Despite the limitations of this study, we felt we needed to raise awareness both locally and nationally that the use of IVIG should be carefully considered. In particular, its use in DAT-negative babies should be avoided. Our criteria for use in our new local protocol is now explicit:

(1)

Gestational age ≥ 35 weeks

(2)

DAT positive

(3)

Either

• TSB level is at or above the escalation of care (EOC) threshold (2 mg/dL below exchange transfusion level) OR
• TSB is rising despite intensive phototherapy of 4 h, within 3 mg/dL of the exchange level and/or there is concern that a timely exchange transfusion will be difficult*.

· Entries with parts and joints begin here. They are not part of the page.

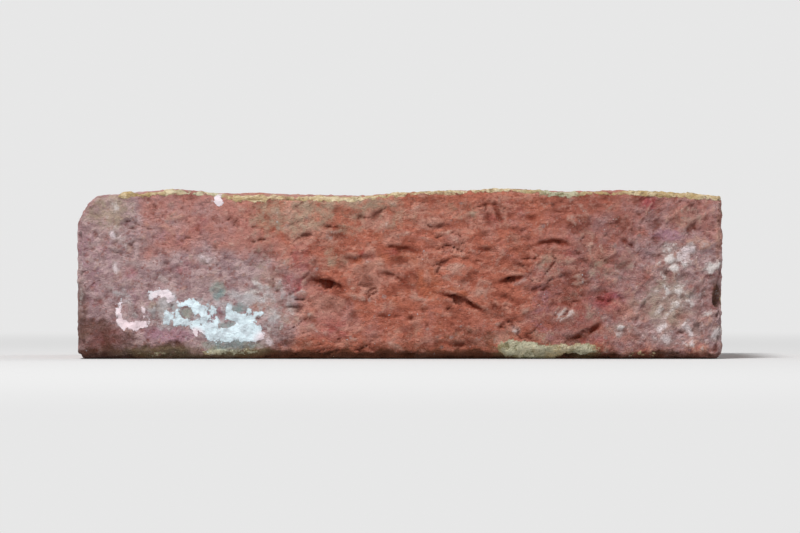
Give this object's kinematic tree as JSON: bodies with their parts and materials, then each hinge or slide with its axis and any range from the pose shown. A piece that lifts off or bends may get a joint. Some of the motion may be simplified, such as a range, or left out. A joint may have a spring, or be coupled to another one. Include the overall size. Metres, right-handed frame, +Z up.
{
  "type": "clay brick",
  "caption": "Hand-made clay brick from an old wall, lying on its bed, with a weathered red and mauve face, a wavy struck top, a worn corner and remains of white paint.",
  "frame": {"origin": "middle of the lower bed, at the centre of the brick's length and width", "axes": "+X along the brick's length, to the right for someone who looks at the weathered face; +Y from the weathered face into the brick; +Z up, from the lower bed to the struck top"},
  "size_m": [0.216, 0.102, 0.057],
  "materials": {
    "fired_clay": "unglazed, sandy and matt, weathered, with remains of white paint, lime bloom and mortar"
  },
  "bodies": {
    "root": {"clay_brick": "fired_clay"}
  },
  "joints": []
}
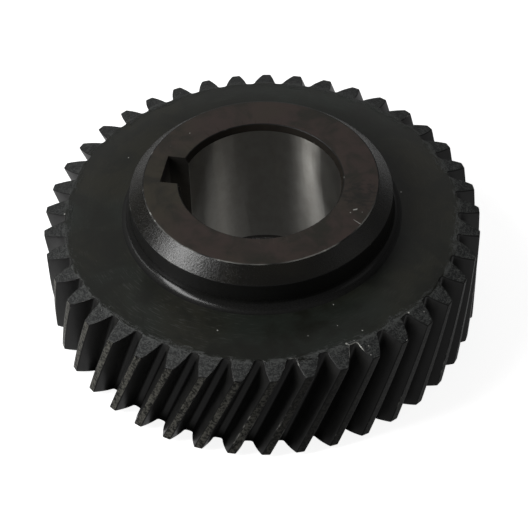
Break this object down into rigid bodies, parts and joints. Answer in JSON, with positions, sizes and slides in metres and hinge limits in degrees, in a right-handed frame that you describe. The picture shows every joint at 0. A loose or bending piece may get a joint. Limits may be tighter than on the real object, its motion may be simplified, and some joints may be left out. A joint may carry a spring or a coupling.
{
  "type": "helical gear",
  "caption": "Right-hand helical gear with a short one-sided hub, bevelled tooth ends and a keyed through bore.",
  "frame": {"origin": "on the bore axis, in the plain flat end face that the gear rests on", "axes": "+Z along the bore axis towards the hub; the keyway is cut towards -X"},
  "size_m": [0.1378, 0.1378, 0.052],
  "materials": {
    "blackened_steel": "black oxide over turned, bored and hobbed steel, a little worn along the edges"
  },
  "bodies": {
    "root": {"helical_gear": "blackened_steel"}
  },
  "joints": []
}
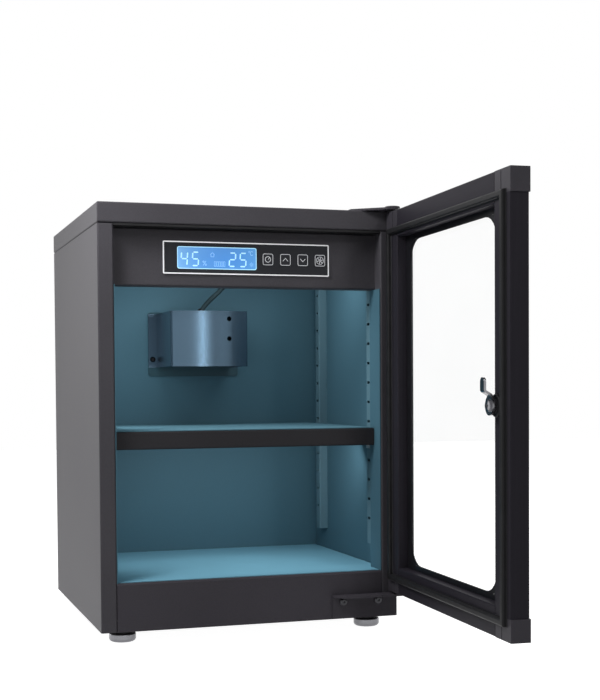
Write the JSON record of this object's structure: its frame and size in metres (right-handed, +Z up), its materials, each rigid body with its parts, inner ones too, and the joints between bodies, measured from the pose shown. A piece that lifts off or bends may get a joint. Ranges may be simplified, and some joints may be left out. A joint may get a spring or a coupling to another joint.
{
  "type": "electronic dry cabinet",
  "caption": "Bench-top electronic dry cabinet with a glazed locking door, an inner shelf, a back-wall drying unit, a display panel and levelling feet.",
  "frame": {"origin": "centre of the body's footprint, on the surface that the four feet stand on", "axes": "+Z up; -Y is the front, where the door is; +X is the hinge side, on the right of someone facing the front"},
  "size_m": [0.3077, 0.6109, 0.424],
  "materials": {
    "steel_shell": "fine-texture charcoal powder coat",
    "frame_black": "satin black powder coat",
    "chamber_sheet": "smooth blue-grey coat",
    "mat_blue": "closed-cell foam, matt",
    "shelf_coat": "satin black",
    "rail_grey": "satin grey coat",
    "zinc": "bright zinc plate",
    "stainless": "upright brushed grain",
    "black_plastic": "moulded, slightly matt",
    "panel_black": "overlay film, fine texture",
    "silver_trim": "satin silver line",
    "display": "backlit blue",
    "board_green": "solder resist",
    "rubber_black": "soft, matt",
    "cable_black": "smooth jacket",
    "door_alu": "black anodised, satin",
    "glass": "clear float glass",
    "border_black": "black enamel",
    "chrome": "bright plate",
    "sink_alu": "plain extruded",
    "ceramic": "white ceramic faces",
    "foot_metal": "turned and polished"
  },
  "bodies": {
    "cabinet": {"back_panel": "steel_shell", "base_pan": "frame_black", "bottom_rail": "frame_black", "cable_fixings": "rubber_black", "case_screws": "zinc", "chamber_back": "chamber_sheet", "chamber_ceiling": "chamber_sheet", "chamber_floor": "chamber_sheet", "chamber_wall_left": "chamber_sheet", "chamber_wall_right": "chamber_sheet", "cold_sink": "sink_alu", "control_board": "board_green", "control_box": "black_plastic", "dryer_cable": "cable_black", "dryer_cover": "stainless", "dryer_plate": "black_plastic", "fascia": "steel_shell", "floor_mat": "mat_blue", "foot_collars": "black_plastic", "foot_nuts": "zinc", "hinge_bracket_bottom": "frame_black", "hinge_pins": "frame_black", "hinge_plate_top": "frame_black", "hot_sink": "sink_alu", "humidity_probe": "black_plastic", "inlet_jack": "black_plastic", "landing_strip": "rubber_black", "lcd_glass": "display", "panel_overlay": "panel_black", "panel_trim": "silver_trim", "peltier_module": "ceramic", "power_board": "board_green", "shelf_clips": "zinc", "shelf_rails": "rail_grey", "side_panel_left": "steel_shell", "side_panel_right": "steel_shell", "top_cover": "steel_shell"},
    "door": {"door_stile_hinge": "door_alu", "door_stile_free": "door_alu", "door_rail_top": "door_alu", "door_rail_bottom": "door_alu", "door_caps": "black_plastic", "door_glass": "glass", "door_border": "border_black", "door_gasket": "rubber_black", "lock_barrel": "chrome", "lock_nut": "black_plastic", "hinge_bushes": "black_plastic"},
    "lock_core": {"lock_plug": "chrome", "lock_cam": "chrome"},
    "shelf_tray": {"shelf": "shelf_coat", "shelf_mat": "mat_blue"},
    "key_body_1": {"key_1": "panel_black"},
    "key_body_2": {"key_2": "panel_black"},
    "key_body_3": {"key_3": "panel_black"},
    "key_body_4": {"key_4": "panel_black"},
    "foot_body_front_left": {"foot_front_left": "foot_metal"},
    "foot_body_front_right": {"foot_front_right": "foot_metal"},
    "foot_body_rear_left": {"foot_rear_left": "foot_metal"},
    "foot_body_rear_right": {"foot_rear_right": "foot_metal"}
  },
  "joints": [
    {"name": "door_swing", "type": "hinge", "parent": "cabinet", "child": "door", "pos_m": [0.1445, -0.1608, 0], "axis": [0, 0, 1], "range_deg": [-87.3, 22.7]},
    {"name": "lock_turn", "type": "hinge", "parent": "door", "child": "lock_core", "pos_m": [0.12731, -0.42979, 0.22825], "axis": [0.9989, -0.0471, 0], "range_deg": [0, 90]},
    {"name": "shelf_slide", "type": "slide", "parent": "cabinet", "child": "shelf_tray", "axis": [0, -1, 0], "range_m": [0, 0.17]},
    {"name": "key_press_1", "type": "slide", "parent": "cabinet", "child": "key_body_1", "axis": [0, 1, 0], "range_m": [0, 0.0006], "stiffness_N_per_m": 800},
    {"name": "key_press_2", "type": "slide", "parent": "cabinet", "child": "key_body_2", "axis": [0, 1, 0], "range_m": [0, 0.0006], "stiffness_N_per_m": 800},
    {"name": "key_press_3", "type": "slide", "parent": "cabinet", "child": "key_body_3", "axis": [0, 1, 0], "range_m": [0, 0.0006], "stiffness_N_per_m": 800},
    {"name": "key_press_4", "type": "slide", "parent": "cabinet", "child": "key_body_4", "axis": [0, 1, 0], "range_m": [0, 0.0006], "stiffness_N_per_m": 800},
    {"name": "foot_level_front_left", "type": "slide", "parent": "cabinet", "child": "foot_body_front_left", "axis": [0, 0, -1], "range_m": [0, 0.006]},
    {"name": "foot_level_front_right", "type": "slide", "parent": "cabinet", "child": "foot_body_front_right", "axis": [0, 0, -1], "range_m": [0, 0.006]},
    {"name": "foot_level_rear_left", "type": "slide", "parent": "cabinet", "child": "foot_body_rear_left", "axis": [0, 0, -1], "range_m": [0, 0.006]},
    {"name": "foot_level_rear_right", "type": "slide", "parent": "cabinet", "child": "foot_body_rear_right", "axis": [0, 0, -1], "range_m": [0, 0.006]}
  ]
}
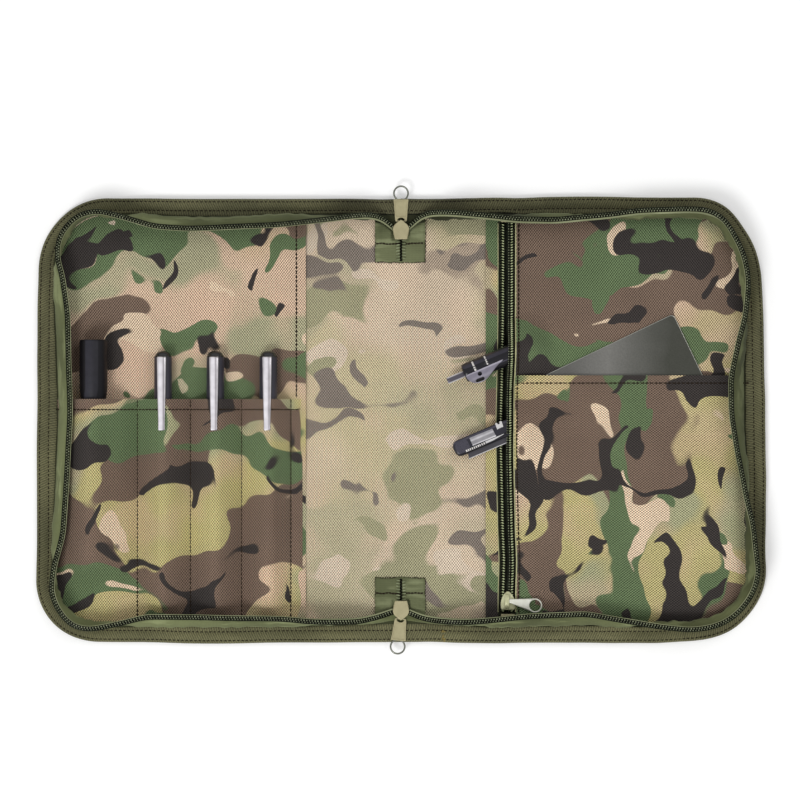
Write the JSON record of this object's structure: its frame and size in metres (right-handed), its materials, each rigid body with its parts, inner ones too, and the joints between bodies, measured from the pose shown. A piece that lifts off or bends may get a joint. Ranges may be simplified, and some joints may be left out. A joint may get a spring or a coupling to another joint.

*This exception is primarily intended for DAT+ infants with an unusual antibody for whom DVET blood procurement may be difficult, or for an infant far from a center that performs DVET commonly

The latter criteria is based on the technical report as discussed above, except that we added the “4 h.” We found the main guideline and technical report to be somewhat non-concordant but spoke directly to several of the authors for clarification.

Since we presented our findings locally, we have already noticed that much more discussion and thoughtfulness is occurring before the use of IVIG. One of our criteria in the local protocol is that the attending neonatologist must approve its use, which we believe is leading to more thoughtful consideration of IVIG use. We also believe that protocols serve many purposes, but one purpose is to be educational; thus, we include literature citations within the local guideline so that our residents, fellows, advanced practice providers, and faculty colleagues can avail themselves of the pertinent literature as they wish. This is also why we included the most important information, reported in Table 1 of this manuscript, in the protocol itself, since many of the original randomized controlled trials were conducted years ago and are not necessarily widely known.

5. Conclusions

The clinical practice for the use of IVIG in immune-mediated hemolytic disease of the newborn has come under question due to concerns about efficacy in avoiding exchange transfusion, cost, donor exposure, and possible adverse effects including NEC. The technical report that accompanies the most recent AAP guideline states that there is “limited evidence for effectiveness with some evidence of risk of harm support the revised recommendations to limit IVIG use” [13]. In examining our own usage, we found that we were not always compliant with the 2004 AAP guideline that we intended to guide our practice during the study period. After this study, to encourage more evidence-based practice, we developed a new institutional guideline for the use of IVIG in severe hyperbilirubinemia, which we immediately revised (Supplemental Text File) based on the publication of the 2022 AAP guideline and accompanying technical report. Despite the previous randomized trials and the detailed and voluminous data upon which the AAP guidelines are based, we await future studies designed to determine with greater precision the effectiveness and safety of IVIG in patients with immune-mediated hemolytic disease.